Every line of the material is to be repeated exactly as it stands.

- MATERIAL PROVIDED:
-- Start --
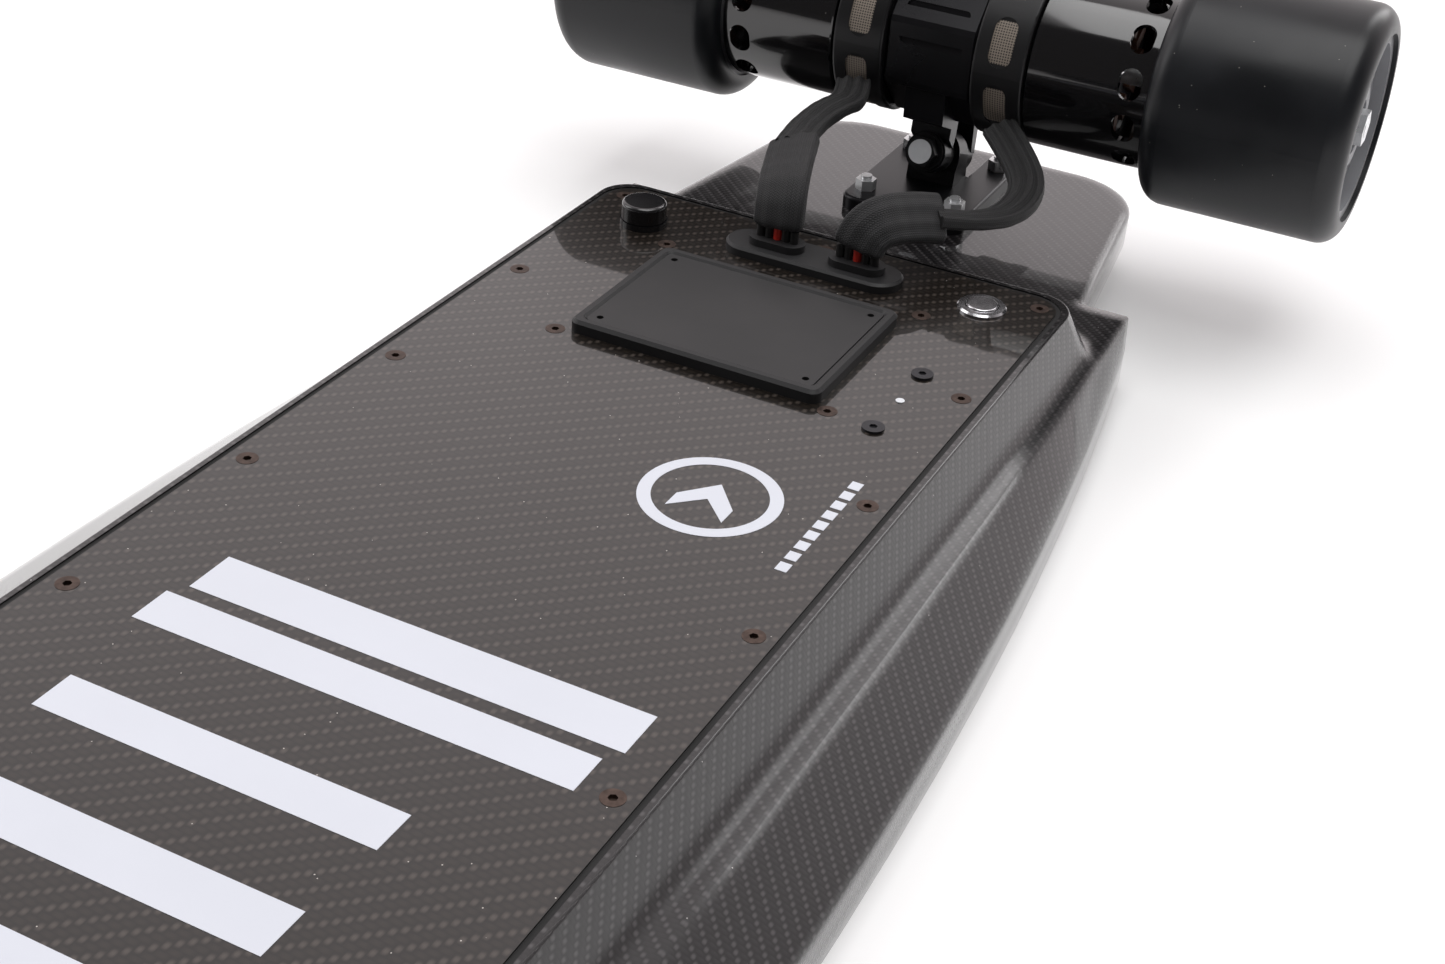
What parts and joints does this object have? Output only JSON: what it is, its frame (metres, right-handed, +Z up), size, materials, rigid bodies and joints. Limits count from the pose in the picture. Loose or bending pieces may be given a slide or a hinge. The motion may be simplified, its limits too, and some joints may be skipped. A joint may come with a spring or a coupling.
{
  "type": "electric skateboard",
  "caption": "Electric longboard lying upside down on its deck: long enclosure with a cover, hub motors on the rear truck, a plain front truck and wide wheels.",
  "frame": {"origin": "middle of the board at the level it rests on, upside down on its deck", "axes": "+X along the board to its nose, away from the motors; +Z up, from the deck to the wheels"},
  "size_m": [1.01, 0.353, 0.1495],
  "materials": {
    "deck": "gloss lacquer over black cloth on a wood core",
    "carbon": "twill carbon cloth under clear coat",
    "grip": "coarse grit",
    "seal": "matt",
    "copper_screw": "bronze plated",
    "black_steel": "black oxide",
    "light": "frosted",
    "dark_metal": "dark anodised",
    "black_plastic": "matt",
    "cell": "wrapped cells",
    "nickel": "plain",
    "black_wire": "satin",
    "red_wire": "satin",
    "silver": "polished",
    "truck": "black anodised, satin",
    "steel": "zinc plated",
    "bushing": "satin",
    "motor_mount": "black anodised, matt",
    "mesh": "woven dust mesh",
    "stator": "laminated",
    "winding": "enamelled copper",
    "can": "gloss black",
    "magnet": "nickel plated",
    "tyre": "matt urethane",
    "core": "light grey"
  },
  "bodies": {
    "board": {"antenna_screws": "black_steel", "battery_cells": "cell", "battery_manager": "black_plastic", "bottom_cover": "carbon", "button_bezel": "silver", "cable_glands": "black_plastic", "cell_holders": "black_plastic", "charge_port": "black_plastic", "cover_screws": "copper_screw", "cover_seal": "seal", "deck_shell": "deck", "front_baseplate": "truck", "gland_plate": "black_plastic", "grip_tape": "grip", "heat_plate": "dark_metal", "heat_plate_frame": "dark_metal", "heat_shrink_left": "black_wire", "heat_shrink_right": "black_wire", "motor_cable_left": "black_wire", "motor_cable_right": "black_wire", "motor_controller": "black_plastic", "mounting_bolts": "steel", "mounting_nuts": "steel", "nickel_strips": "nickel", "phase_leads": "black_wire", "pivot_bushings": "bushing", "rear_baseplate": "truck", "remote_receiver": "black_plastic", "signal_leads": "red_wire", "status_led": "light"},
    "rear_truck": {"rear_hanger": "truck", "motor_mounts": "motor_mount", "vent_mesh": "mesh", "rear_axle": "steel", "rear_axle_nuts": "steel", "rear_pivot_bolt": "steel", "motor_stators": "stator", "motor_windings": "winding"},
    "front_truck": {"front_hanger": "truck", "front_axle": "steel", "front_axle_nuts": "steel", "front_pivot_bolt": "steel"},
    "rear_left_wheel": {"rear_left_rotor_can": "can", "rear_left_rotor_magnets": "magnet", "rear_left_tyre": "tyre", "rear_left_wheel_bearings": "steel", "rear_left_wheel_core": "core"},
    "rear_right_wheel": {"rear_right_rotor_can": "can", "rear_right_rotor_magnets": "magnet", "rear_right_tyre": "tyre", "rear_right_wheel_bearings": "steel", "rear_right_wheel_core": "core"},
    "front_left_wheel": {"front_left_tyre": "tyre", "front_left_wheel_bearings": "steel", "front_left_wheel_core": "core"},
    "front_right_wheel": {"front_right_tyre": "tyre", "front_right_wheel_bearings": "steel", "front_right_wheel_core": "core"},
    "charge_cap": {"charge_cap": "black_plastic"},
    "power_button": {"power_button": "silver"}
  },
  "joints": [
    {"name": "rear_truck_pivot", "type": "hinge", "parent": "board", "child": "rear_truck", "pos_m": [-0.4252, 0, 0.058], "axis": [0.9397, 0, 0.342], "range_deg": [-12, 12], "stiffness_Nm_per_rad": 60, "deforming": ["motor_cable_left", "motor_cable_right"]},
    {"name": "front_truck_pivot", "type": "hinge", "parent": "board", "child": "front_truck", "pos_m": [0.4252, 0, 0.058], "axis": [-0.9397, 0, 0.342], "range_deg": [-12, 12], "stiffness_Nm_per_rad": 60},
    {"name": "rear_left_wheel_spin", "type": "hinge", "parent": "rear_truck", "child": "rear_left_wheel", "pos_m": [-0.455, 0, 0.101], "axis": [0, 1, 0], "continuous": true},
    {"name": "rear_right_wheel_spin", "type": "hinge", "parent": "rear_truck", "child": "rear_right_wheel", "pos_m": [-0.455, 0, 0.101], "axis": [0, 1, 0], "continuous": true},
    {"name": "front_left_wheel_spin", "type": "hinge", "parent": "front_truck", "child": "front_left_wheel", "pos_m": [0.455, 0, 0.101], "axis": [0, 1, 0], "continuous": true},
    {"name": "front_right_wheel_spin", "type": "hinge", "parent": "front_truck", "child": "front_right_wheel", "pos_m": [0.455, 0, 0.101], "axis": [0, 1, 0], "continuous": true},
    {"name": "power_button_press", "type": "slide", "parent": "board", "child": "power_button", "axis": [0, 0, -1], "range_m": [0, 0.001], "stiffness_N_per_m": 500},
    {"name": "charge_cap_pull", "type": "slide", "parent": "board", "child": "charge_cap", "axis": [0, 0, 1], "range_m": [0, 0.01]}
  ]
}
-- End --
- WRITTEN RESPONSE:
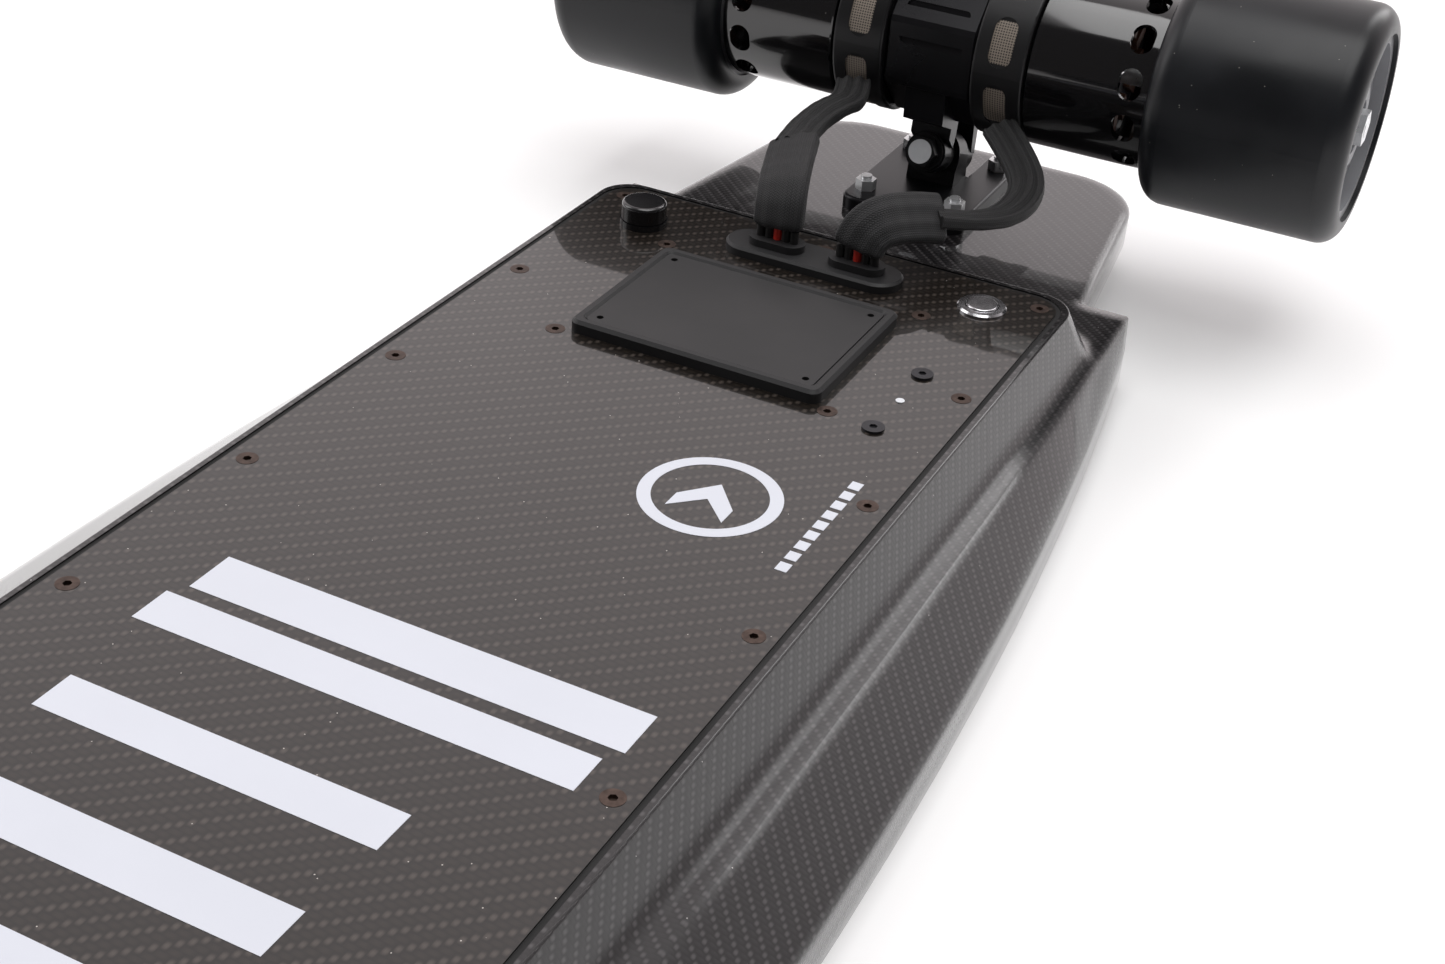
What parts and joints does this object have? Output only JSON: what it is, its frame (metres, right-handed, +Z up), size, materials, rigid bodies and joints. Limits count from the pose in the picture. Loose or bending pieces may be given a slide or a hinge. The motion may be simplified, its limits too, and some joints may be skipped. A joint may come with a spring or a coupling.
{
  "type": "electric skateboard",
  "caption": "Electric longboard lying upside down on its deck: long enclosure with a cover, hub motors on the rear truck, a plain front truck and wide wheels.",
  "frame": {"origin": "middle of the board at the level it rests on, upside down on its deck", "axes": "+X along the board to its nose, away from the motors; +Z up, from the deck to the wheels"},
  "size_m": [1.01, 0.353, 0.1495],
  "materials": {
    "deck": "gloss lacquer over black cloth on a wood core",
    "carbon": "twill carbon cloth under clear coat",
    "grip": "coarse grit",
    "seal": "matt",
    "copper_screw": "bronze plated",
    "black_steel": "black oxide",
    "light": "frosted",
    "dark_metal": "dark anodised",
    "black_plastic": "matt",
    "cell": "wrapped cells",
    "nickel": "plain",
    "black_wire": "satin",
    "red_wire": "satin",
    "silver": "polished",
    "truck": "black anodised, satin",
    "steel": "zinc plated",
    "bushing": "satin",
    "motor_mount": "black anodised, matt",
    "mesh": "woven dust mesh",
    "stator": "laminated",
    "winding": "enamelled copper",
    "can": "gloss black",
    "magnet": "nickel plated",
    "tyre": "matt urethane",
    "core": "light grey"
  },
  "bodies": {
    "board": {"antenna_screws": "black_steel", "battery_cells": "cell", "battery_manager": "black_plastic", "bottom_cover": "carbon", "button_bezel": "silver", "cable_glands": "black_plastic", "cell_holders": "black_plastic", "charge_port": "black_plastic", "cover_screws": "copper_screw", "cover_seal": "seal", "deck_shell": "deck", "front_baseplate": "truck", "gland_plate": "black_plastic", "grip_tape": "grip", "heat_plate": "dark_metal", "heat_plate_frame": "dark_metal", "heat_shrink_left": "black_wire", "heat_shrink_right": "black_wire", "motor_cable_left": "black_wire", "motor_cable_right": "black_wire", "motor_controller": "black_plastic", "mounting_bolts": "steel", "mounting_nuts": "steel", "nickel_strips": "nickel", "phase_leads": "black_wire", "pivot_bushings": "bushing", "rear_baseplate": "truck", "remote_receiver": "black_plastic", "signal_leads": "red_wire", "status_led": "light"},
    "rear_truck": {"rear_hanger": "truck", "motor_mounts": "motor_mount", "vent_mesh": "mesh", "rear_axle": "steel", "rear_axle_nuts": "steel", "rear_pivot_bolt": "steel", "motor_stators": "stator", "motor_windings": "winding"},
    "front_truck": {"front_hanger": "truck", "front_axle": "steel", "front_axle_nuts": "steel", "front_pivot_bolt": "steel"},
    "rear_left_wheel": {"rear_left_rotor_can": "can", "rear_left_rotor_magnets": "magnet", "rear_left_tyre": "tyre", "rear_left_wheel_bearings": "steel", "rear_left_wheel_core": "core"},
    "rear_right_wheel": {"rear_right_rotor_can": "can", "rear_right_rotor_magnets": "magnet", "rear_right_tyre": "tyre", "rear_right_wheel_bearings": "steel", "rear_right_wheel_core": "core"},
    "front_left_wheel": {"front_left_tyre": "tyre", "front_left_wheel_bearings": "steel", "front_left_wheel_core": "core"},
    "front_right_wheel": {"front_right_tyre": "tyre", "front_right_wheel_bearings": "steel", "front_right_wheel_core": "core"},
    "charge_cap": {"charge_cap": "black_plastic"},
    "power_button": {"power_button": "silver"}
  },
  "joints": [
    {"name": "rear_truck_pivot", "type": "hinge", "parent": "board", "child": "rear_truck", "pos_m": [-0.4252, 0, 0.058], "axis": [0.9397, 0, 0.342], "range_deg": [-12, 12], "stiffness_Nm_per_rad": 60, "deforming": ["motor_cable_left", "motor_cable_right"]},
    {"name": "front_truck_pivot", "type": "hinge", "parent": "board", "child": "front_truck", "pos_m": [0.4252, 0, 0.058], "axis": [-0.9397, 0, 0.342], "range_deg": [-12, 12], "stiffness_Nm_per_rad": 60},
    {"name": "rear_left_wheel_spin", "type": "hinge", "parent": "rear_truck", "child": "rear_left_wheel", "pos_m": [-0.455, 0, 0.101], "axis": [0, 1, 0], "continuous": true},
    {"name": "rear_right_wheel_spin", "type": "hinge", "parent": "rear_truck", "child": "rear_right_wheel", "pos_m": [-0.455, 0, 0.101], "axis": [0, 1, 0], "continuous": true},
    {"name": "front_left_wheel_spin", "type": "hinge", "parent": "front_truck", "child": "front_left_wheel", "pos_m": [0.455, 0, 0.101], "axis": [0, 1, 0], "continuous": true},
    {"name": "front_right_wheel_spin", "type": "hinge", "parent": "front_truck", "child": "front_right_wheel", "pos_m": [0.455, 0, 0.101], "axis": [0, 1, 0], "continuous": true},
    {"name": "power_button_press", "type": "slide", "parent": "board", "child": "power_button", "axis": [0, 0, -1], "range_m": [0, 0.001], "stiffness_N_per_m": 500},
    {"name": "charge_cap_pull", "type": "slide", "parent": "board", "child": "charge_cap", "axis": [0, 0, 1], "range_m": [0, 0.01]}
  ]
}